● DATA SEGMENT
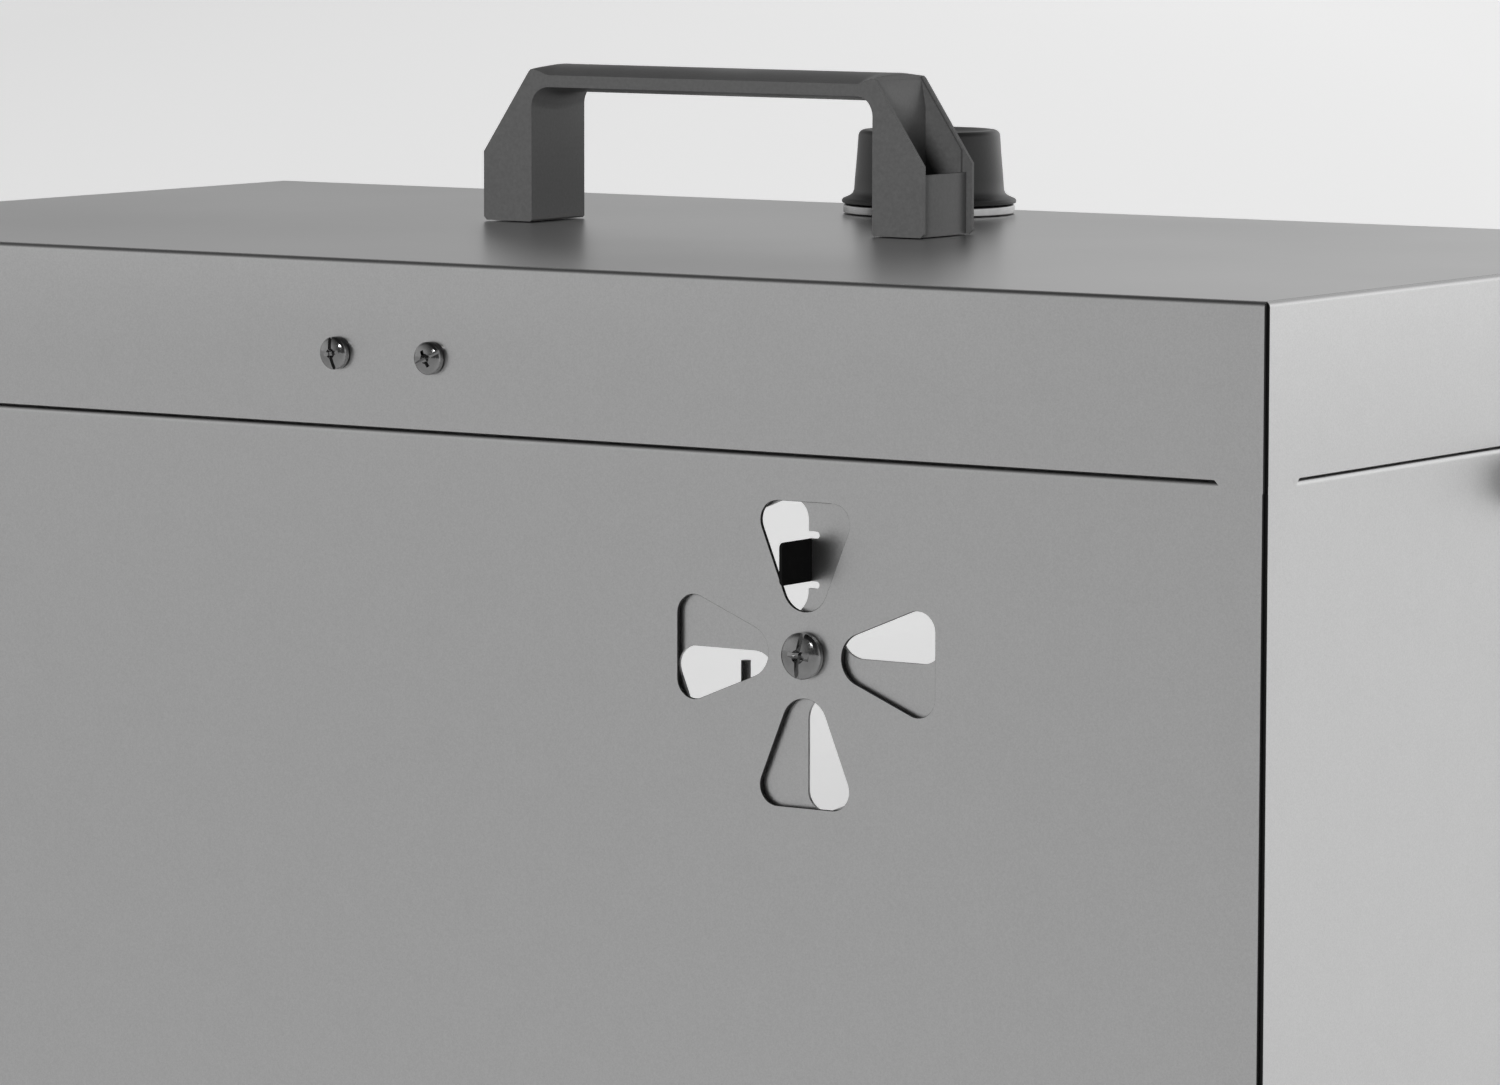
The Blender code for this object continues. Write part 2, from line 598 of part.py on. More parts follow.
# ---------------------------------------------------------------- damper
def make_damper():
    centre = (DAMPER_X, FRONT + DISC_SET_BACK + DISC_SHEET / 2, DAMPER_Z)
    holes = [petal(index * pi / 2 + PETAL_HALF) for index in range(4)]
    disc = as_mesh(flat("damper_disc", [circle(DISC_RADIUS, 48), *holes, circle(0.0023, 16)], DISC_SHEET,
                        STEEL, place=centre, turn=(pi / 2, 0, 0)))
    edge = DAMPER_X
    back = FRONT + DISC_SET_BACK + DISC_SHEET - DISC_SHEET / 4
    tip = FRONT + DISC_SET_BACK - TAB_REACH
    tab = box("tab_union", (edge + 0.0001, tip, DAMPER_Z + TAB_INNER),
              (edge + 0.0001 + DISC_SHEET, back, DAMPER_Z + TAB_OUTER), None, CUTTERS)
    round_edges(tab, 0.0002, 1)
    for name, low in (("inner", TAB_INNER - TAB_NOTCH), ("outer", TAB_OUTER)):
        cut(disc, box(f"tab_notch_cutter_{name}", (edge - 0.0010, FRONT, DAMPER_Z + low),
                      (edge + TAB_NOTCH_DEPTH, FRONT + 0.004, DAMPER_Z + low + TAB_NOTCH), None, CUTTERS))
    unite(disc, tab)
    screw("damper_screw", (DAMPER_X, FRONT - GAP, DAMPER_Z), "-Y", 0.0055, 0.0030, 0.0020, 0.0130, 20)
    behind = FRONT + DISC_SET_BACK + DISC_SHEET + GAP
    ring("damper_washer", 0.0023, 0.0055, 0.0008, (DAMPER_X, behind, DAMPER_Z), "Y", ZINC, 16)
    nut("damper_nut", 0.0023, 0.0035, 0.0032, (DAMPER_X, behind + 0.0008 + GAP, DAMPER_Z), "Y")


# ---------------------------------------------------------------- fan
def make_fan():
    outer = LEFT + SHEET + GAP
    inner = outer + FAN_THICK
    half = FAN_SIZE / 2
    frame = box("fan_frame", (outer, -half, FAN_Z - half), (outer + FAN_FLANGE, half, FAN_Z + half), CASTING)
    unite(frame,
          rod("fan_barrel_union", (outer + 0.001, 0, FAN_Z), (inner - 0.001, 0, FAN_Z), half - 0.0003, 40,
              None, CUTTERS),
          box("fan_flange_union", (inner - FAN_FLANGE, -half, FAN_Z - half), (inner, half, FAN_Z + half),
              None, CUTTERS))
    cut(frame, rod("fan_bore_cutter", (outer - 0.002, 0, FAN_Z), (inner + 0.002, 0, FAN_Z), FAN_BORE, 40,
                   None, CUTTERS))
    spider = outer + 0.004
    unite(frame, rod("fan_hub_union", (outer, 0, FAN_Z), (spider, 0, FAN_Z), 0.020, 24, None, CUTTERS))
    centre = Vector((outer + 0.0021, 0, FAN_Z))
    for index in range(4):
        turn = pi / 4 + index * pi / 2
        away = Vector((0, cos(turn), sin(turn)))
        unite(frame, rod(f"fan_strut_union_{index}", centre + 0.017 * away, centre + (FAN_BORE + 0.001) * away,
                         0.0018, 6, None, CUTTERS))
    for side in (-1, 1):
        for level in (-1, 1):
            spot = Vector((outer, side * FAN_HOLE, FAN_Z + level * FAN_HOLE))
            cut(frame, rod(f"fan_frame_hole_cutter_{side}_{level}", spot - Vector((0.001, 0, 0)),
                           spot + Vector((FAN_FLANGE + 0.001, 0, 0)), 0.0023, 12, None, CUTTERS))

    motor_end = spider + GAP + 0.022
    rod("fan_motor", (spider + GAP, 0, FAN_Z), (motor_end, 0, FAN_Z), 0.0190, 24, CASTING)
    centre = (spider + 0.015, 0, FAN_Z)
    cap = motor_end + 0.0010 - centre[0]
    rim = spider + 0.0015 - centre[0]
    impeller = turned("impeller",
                      [(0, cap + 0.0022), (0.0210, cap + 0.0022), (0.0225, cap + 0.0008), (0.0225, rim),
                       (0.0200, rim), (0.0200, cap), (0, cap)], centre, BLACK_PLASTIC, "X", 30)
    for index in range(FAN_BLADES):
        spread = Matrix.Rotation(2 * pi * index / FAN_BLADES, 4, "X")
        pitch = Matrix.Rotation(radians(38), 4, "Z")
        shift = Matrix.Translation((0, 0, 0.0380))
        size = Matrix.Diagonal((0.0016, 0.0300, 0.0340, 1))
        lean = Matrix.Translation((0.0008, 0, 0))
        shape = bmesh.new()
        bmesh.ops.create_cube(shape, size=1, matrix=spread @ lean @ shift @ Matrix.Rotation(pi / 2, 4, "Z")
                              @ pitch @ size)
        mesh = bpy.data.meshes.new(f"blade_union_{index}")
        shape.to_mesh(mesh)
        shape.free()
        unite(impeller, add_object(mesh.name, mesh, None, CUTTERS, centre))

    guard_x = LEFT - 0.0016
    ring_x = guard_x - 0.0014
    guard = None
    for index, radius in enumerate((0.016, 0.030, 0.044)):
        loop = torus(f"guard_ring_union_{index}", radius, 0.0010, (ring_x, 0, FAN_Z), CUTTERS)
        if guard is None:
            guard = loop
            guard.name = "fan_guard"
            CUTTERS.objects.unlink(guard)
            PARTS.objects.link(guard)
            guard.hide_render = False
            guard.display_type = "TEXTURED"
            guard.data.materials.append(ZINC)
        else:
            unite(guard, loop)
    for index in range(2):
        turn = pi / 4 + index * pi / 2
        reach = Vector((0, cos(turn), sin(turn))) * (FAN_HOLE * 2 ** 0.5 - 0.0036)
        centre = Vector((guard_x, 0, FAN_Z))
        unite(guard, rod(f"guard_wire_union_{index}", centre - reach, centre + reach, 0.0011, 8, None, CUTTERS))
    for side in (-1, 1):
        for level in (-1, 1):
            name = ("left" if side < 0 else "right") + ("_lower" if level < 0 else "_upper")
            spot = Vector((guard_x, side * FAN_HOLE, FAN_Z + level * FAN_HOLE))
            lift = Vector((0.0010, 0, 0))
            unite(guard, rod(f"guard_eye_union_{name}", spot - lift, spot + lift, 0.0048, 12, None, CUTTERS))
            cut(guard, rod(f"guard_eye_cutter_{name}", spot - 2 * lift, spot + 2 * lift, 0.0023, 12, None,
                           CUTTERS))
            screw(f"fan_screw_{name}", (guard_x - 0.0010 - GAP, spot.y, spot.z), "-X", 0.0036,
                  FAN_SCREW_HEAD, 0.0020, 0.0085, 12)


def torus(name, radius, wire, place, group):
    """A wire loop in the YZ plane."""
    shape = bmesh.new()
    bmesh.ops.create_circle(shape, segments=6, radius=wire, matrix=Matrix.Translation((0, radius, 0)))
    bmesh.ops.spin(shape, geom=shape.verts[:] + shape.edges[:], cent=(0, 0, 0), axis=(1, 0, 0),
                   angle=2 * pi, steps=32, use_merge=True)
    bmesh.ops.remove_doubles(shape, verts=shape.verts, dist=0.000001)
    bmesh.ops.recalc_face_normals(shape, faces=shape.faces)
    mesh = bpy.data.meshes.new(name)
    shape.to_mesh(mesh)
    shape.free()
    return add_object(name, mesh, None, group, place)


# ---------------------------------------------------------------- cable gland
def make_gland():
    bore = 0.0030
    thread = 0.0050
    cap = 0.0066
    collar = 0.0075
    turned("cable_gland",
           [(bore, GLAND_REACH), (0.0045, GLAND_REACH), (cap, GLAND_REACH - 0.0040), (cap, 0.0060),
            (collar, 0.0055), (collar, GAP), (thread, GAP), (thread, -0.0090), (bore, -0.0090)],
           (RIGHT, GLAND_Y, TOP - GLAND_DROP), BLACK_PLASTIC, "X")
    nut("gland_nut", thread + GAP, 0.0070, 0.0035, (RIGHT - SHEET - GAP, GLAND_Y, TOP - GLAND_DROP), "-X",
        BLACK_PLASTIC)


# ---------------------------------------------------------------- door
def make_door():
    axis = (HINGE_X, HINGE_Y, 0)
    left = DOOR_LEFT - PANE_OVERLAP
    low = DOOR_BOTTOM - PANE_OVERLAP
    high = DOOR_TOP + 0.006
    edge = rounded_rectangle(left - HINGE_X, low, PANE_RIGHT - HINGE_X, high, 0.006)
    latch_z = TOP - LATCH_DROP
    spindle_hole = circle(0.0033, 16, LATCH_X - HINGE_X, latch_z)
    flat("door_pane", [edge, spindle_hole], PANE_THICK, CLEAR,
         place=(HINGE_X, (PANE_INNER + PANE_OUTER) / 2, 0), turn=(pi / 2, 0, 0))

    for name, drop in zip(("upper", "lower"), HINGE_DROPS):
        middle = TOP - drop
        half = HINGE_LENGTH / 2
        knuckle = half / 2
        fixed = box(f"hinge_leaf_fixed_{name}", (HINGE_X + 0.0040, BACK + GAP, middle - half),
                    (HINGE_X + 0.0140, HINGE_Y - 0.0008, middle + half), ZINC)
        for side in (-1, 1):
            ends = sorted((middle + side * (knuckle + GAP), middle + side * half))
            unite(fixed,
                  rod(f"fixed_knuckle_union_{name}_{side}", (HINGE_X, HINGE_Y, ends[0]),
                      (HINGE_X, HINGE_Y, ends[1]), KNUCKLE_RADIUS, 16, None, CUTTERS),
                  box(f"fixed_arm_union_{name}_{side}", (HINGE_X + 0.0005, HINGE_Y - 0.0032, ends[0]),
                      (HINGE_X + 0.0050, HINGE_Y - 0.0010, ends[1]), None, CUTTERS))
        bore = rod(f"hinge_bore_cutter_{name}", (HINGE_X, HINGE_Y, middle - half - 0.002),
                   (HINGE_X, HINGE_Y, middle + half + 0.002), HINGE_PIN_RADIUS + GAP, 12, None, CUTTERS)
        cut(fixed, bore)
        moving = box(f"hinge_leaf_door_{name}", (HINGE_X - 0.0260, PANE_OUTER + GAP, middle - half),
                     (HINGE_X - 0.0042, HINGE_Y, middle + half), ZINC, PARTS, axis)
        unite(moving,
              rod(f"door_knuckle_union_{name}", (HINGE_X, HINGE_Y, middle - knuckle),
                  (HINGE_X, HINGE_Y, middle + knuckle), KNUCKLE_RADIUS, 16, None, CUTTERS),
              box(f"door_arm_union_{name}", (HINGE_X - 0.0050, PANE_OUTER + GAP, middle - knuckle),
                  (HINGE_X - 0.0005, HINGE_Y - 0.0003, middle + knuckle), None, CUTTERS))
        cut(moving, bore)
        rod(f"hinge_pin_{name}", (HINGE_X, HINGE_Y, middle - half - 0.0010),
            (HINGE_X, HINGE_Y, middle + half + 0.0010), HINGE_PIN_RADIUS, 12, ZINC)

    pivot = (LATCH_X, PANE_OUTER, latch_z)
    lever_y = BACK + LEVER_OUT
    lever = rod("latch_lever", (LATCH_X, PANE_OUTER + GAP, latch_z), (LATCH_X, Y_HIGH, latch_z), 0.0070, 24,
                BLACK_PLASTIC, PARTS, pivot)
    unite(lever, rod("lever_bar_union", (LATCH_X, lever_y, latch_z), (LATCH_X, lever_y, latch_z + LEVER_REACH),
                     LEVER_RADIUS, 12, None, CUTTERS))
    blade_high = BACK - SHEET - 0.0006
    blade_low = blade_high - 0.0020
    rod("latch_spindle", (LATCH_X, blade_high + GAP, latch_z), (LATCH_X, PANE_OUTER, latch_z), 0.0030, 16,
        ZINC, PARTS, pivot)
    box("latch_blade", (LATCH_X - 0.0050, blade_low, latch_z - 0.0270),
        (LATCH_X + 0.0050, blade_high, latch_z + 0.0060), ZINC, PARTS, pivot)


make_walls()
make_hood()
make_inner_sheets()
make_feet()
make_handle()
make_speed_control()
make_damper()
make_fan()
make_gland()
make_door()
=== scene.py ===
# %% [markdown]
# # A fan-ventilated steel cabinet
#
# The cabinet is folded from 1 mm sheet: four walls, a hood that closes the top, a damper that
# lets air out, a fan in the end wall and a clear door at the back. The solid model already
# fixes every size and every place. This lesson builds the fine surfaces around it: rounded
# bends, cut edges, screw recesses, moulded lips, and the finish of each material.

# %% Load the fixed frame
import json
from math import asin, cos, pi, radians, sin

import bmesh
import bpy
from mathutils import Matrix, Vector


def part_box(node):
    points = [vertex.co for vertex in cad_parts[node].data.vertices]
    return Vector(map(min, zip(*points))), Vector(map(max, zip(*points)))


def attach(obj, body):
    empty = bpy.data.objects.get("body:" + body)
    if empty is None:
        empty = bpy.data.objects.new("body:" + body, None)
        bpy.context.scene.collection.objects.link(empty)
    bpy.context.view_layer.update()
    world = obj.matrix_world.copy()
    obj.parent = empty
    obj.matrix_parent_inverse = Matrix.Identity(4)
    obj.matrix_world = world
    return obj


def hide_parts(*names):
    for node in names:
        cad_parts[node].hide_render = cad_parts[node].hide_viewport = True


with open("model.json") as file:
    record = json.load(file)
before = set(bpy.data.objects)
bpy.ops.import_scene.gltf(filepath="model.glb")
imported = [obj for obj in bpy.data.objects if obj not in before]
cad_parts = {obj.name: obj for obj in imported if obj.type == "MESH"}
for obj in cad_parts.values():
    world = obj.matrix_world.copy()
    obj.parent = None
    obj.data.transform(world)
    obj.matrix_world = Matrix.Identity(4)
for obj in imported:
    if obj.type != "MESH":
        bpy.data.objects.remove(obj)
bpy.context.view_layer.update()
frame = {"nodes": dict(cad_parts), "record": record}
nodes = frame["nodes"]

# %% [markdown]
# Everything is placed from the boxes of the solid pieces, so a change in the design moves the
# fine pieces with it. The hood gives the cabinet's outer faces, and a few small sizes that a box
# can't give, such as bend radii, are named here.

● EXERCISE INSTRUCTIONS
Only the lines from the one containing "make_walls()" through the one containing "if empty is" are to be extracted, exactly as they appear, with both ends included.

● TASK RESULT
make_walls()
make_hood()
make_inner_sheets()
make_feet()
make_handle()
make_speed_control()
make_damper()
make_fan()
make_gland()
make_door()
=== scene.py ===
# %% [markdown]
# # A fan-ventilated steel cabinet
#
# The cabinet is folded from 1 mm sheet: four walls, a hood that closes the top, a damper that
# lets air out, a fan in the end wall and a clear door at the back. The solid model already
# fixes every size and every place. This lesson builds the fine surfaces around it: rounded
# bends, cut edges, screw recesses, moulded lips, and the finish of each material.

# %% Load the fixed frame
import json
from math import asin, cos, pi, radians, sin

import bmesh
import bpy
from mathutils import Matrix, Vector


def part_box(node):
    points = [vertex.co for vertex in cad_parts[node].data.vertices]
    return Vector(map(min, zip(*points))), Vector(map(max, zip(*points)))


def attach(obj, body):
    empty = bpy.data.objects.get("body:" + body)
    if empty is None:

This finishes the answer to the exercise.